In 2009, Little Joe took first place at the International Blues Challenge held each year in Memphis, Tennessee by the Blues Foundation. Little Joe was representing the Blues Society of Tulsa.
In 2010 Little Joe was selected by Jazz at Lincoln Center and the US State Department to take part in the Rhythm Road: American Music Abroad, a U.S. State Department cultural exchange program. In early 2010, Little Joe traveled to the Persian Gulf region of the Middle East with his band, the Little Joe McLerran Quartet.  The band visited Bahrain then crossed the causeway to Saudi Arabia where they made history performing the first public concert ever held there in that nation's history.  Public concerts, school workshops and concerts and private diplomatic parties at the embassies and consulates across the nation. The band then traveled to Kuwait and finished the 5-week tour in Muscat, Oman with a concert at the Crown Plaza Hotel.

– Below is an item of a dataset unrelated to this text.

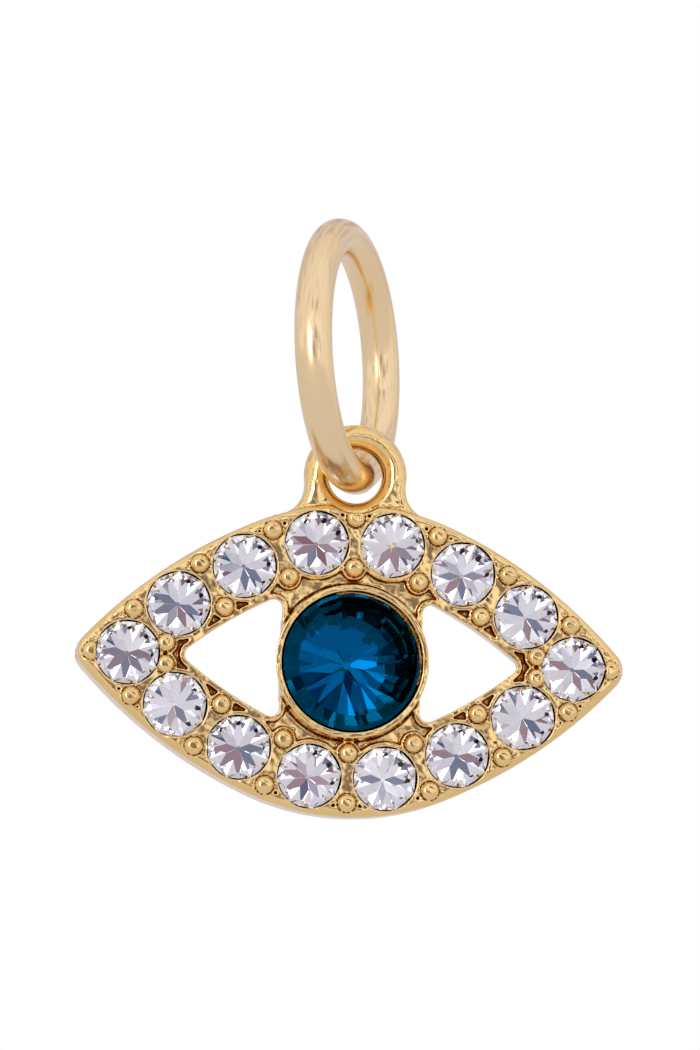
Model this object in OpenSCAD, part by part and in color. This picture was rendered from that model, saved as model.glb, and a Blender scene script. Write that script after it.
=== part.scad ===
// Evil eye charm: a cast almond set with round stones, hanging from a jump ring.
// Lengths are in millimetres. The origin is the inside top of the ring, where a chain carries it.
// The eye is drawn lying face up round its own middle, then stood up to face -Y.

/* [Eye] */
// Width of the almond from tip to tip
eye_w = 17.54; // [16.8:0.02:18.6]
// Height of the almond
eye_h = 10.04; // [9.7:0.02:10.4]
// Radius of the brow, the tighter curve over the middle
brow_r = 7.96; // [7.5:0.02:8.4]
// Angle through which half of the brow turns
brow_turn = 23.5; // [21:0.5:26]
// Radius of the two tips
tip_r = 0.7; // [0.55:0.05:0.85]
// Width of the band between the outer edge and a window
band_w = 2.5; // [2.42:0.02:2.6]
// Thickness of the cast band
plate_t = 1.6; // [1.5:0.05:2]
// Rounding of the band's front edge
edge_r = 0.25; // [0.15:0.05:0.3]
// Radius in the corners of a window
window_r = 0.28; // [0.2:0.02:0.34]
// Width of the web that joins the bezel to the band above and below it
web_w = 4.5; // [4.3:0.02:4.7]

/* [Clear stones] */
// Diameter of a clear stone
clear_d = 2.1; // [1.9:0.02:2.14]
// Metal left between a clear stone's seat and the band's outer edge
seat_wall = 0.08; // [0.06:0.01:0.12]
// How far the middle of a tip stone lies in from the tip
tip_inset = 1.6; // [1.55:0.01:1.66]
// Depth of a clear stone's girdle below the front of the band
clear_depth = 0.12; // [0.08:0.01:0.2]
// Gap between a stone and its seat
stone_gap = 0.04; // [0.03:0.005:0.06]

/* [Prong beads] */
// Diameter of a bead
bead_d = 0.58; // [0.5:0.01:0.6]
// Distance from a bead's middle to the nearer edge of the band
bead_inset = 0.45; // [0.43:0.01:0.48]
// Gap kept between the two beads at the pointed end of a window
bead_pair_gap = 0.1; // [0.05:0.01:0.15]
// Height of a bead's post above the band
bead_post = 0.04; // [0.02:0.01:0.08]

/* [Bezel] */
// Diameter of the centre stone
centre_d = 4.4; // [4.2:0.02:4.48]
// Gap between the centre stone and the bezel's wall
bezel_gap = 0.07; // [0.04:0.01:0.1]
// Thickness of the bezel's wall
bezel_wall = 0.19; // [0.16:0.01:0.24]
// Height of the bezel's rim above the front of the band
bezel_rise = 0.5; // [0.3:0.05:0.7]
// Depth of the centre stone's girdle below the bezel's rim
centre_depth = 0.3; // [0.2:0.02:0.4]
// How far the bezel lies below the middle of the almond
bezel_drop = 0.06; // [0:0.01:0.1]
// Thickness of metal under the centre stone
cup_floor = 0.3; // [0.2:0.05:0.5]

/* [Eyelet] */
// Play between the ring's wire and the eyelet's hole
wire_play = 0.26; // [0.25:0.01:0.32]
// Width of metal round the eyelet's hole
eyelet_wall = 0.8; // [0.7:0.02:0.9]
// Thickness of the eyelet from front to back
eyelet_t = 1.1; // [1:0.05:1.15]
// Metal between the eyelet's hole and the top edge of the almond
eyelet_rise = 0.09; // [0.05:0.01:0.2]
// Radius of the hollow where the neck runs into the almond
neck_fillet = 1; // [0.8:0.05:1.1]

/* [Jump ring] */
// Outer diameter of the ring
ring_d = 8.9; // [8.2:0.05:9.4]
// Diameter of the wire
wire_d = 1.2; // [1.1:0.02:1.3]
// Angle of the ring away from straight front to back
ring_turn = 21.5; // [18:0.5:22]
// Angle by which the top of the ring leans to the left
ring_lean = 4; // [0:0.5:4]
// Angle round the ring from its lowest point back to the eyelet
ring_slide = 6; // [0:1:8]
// Width of the split at the bottom of the ring
split_w = 0.1; // [0.06:0.01:0.16]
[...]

The tour ended just weeks before the onset of the Arab Spring as it began that year in Tunisia and Bahrain.

Little Joe continues to travel for the State Department as a musical ambassador presenting educational and cultural exchange missions to the masses.  On behalf of the Department of State he took his trio to the South American embassies in the countries of Paraguay in 2011 and Colombia in 2012.  He took the band to the Dominican Republic in 2014.

In 2013, McLerran was inducted into the Oklahoma Jazz Hall of Fame and presented with the Legacy Tribute Award.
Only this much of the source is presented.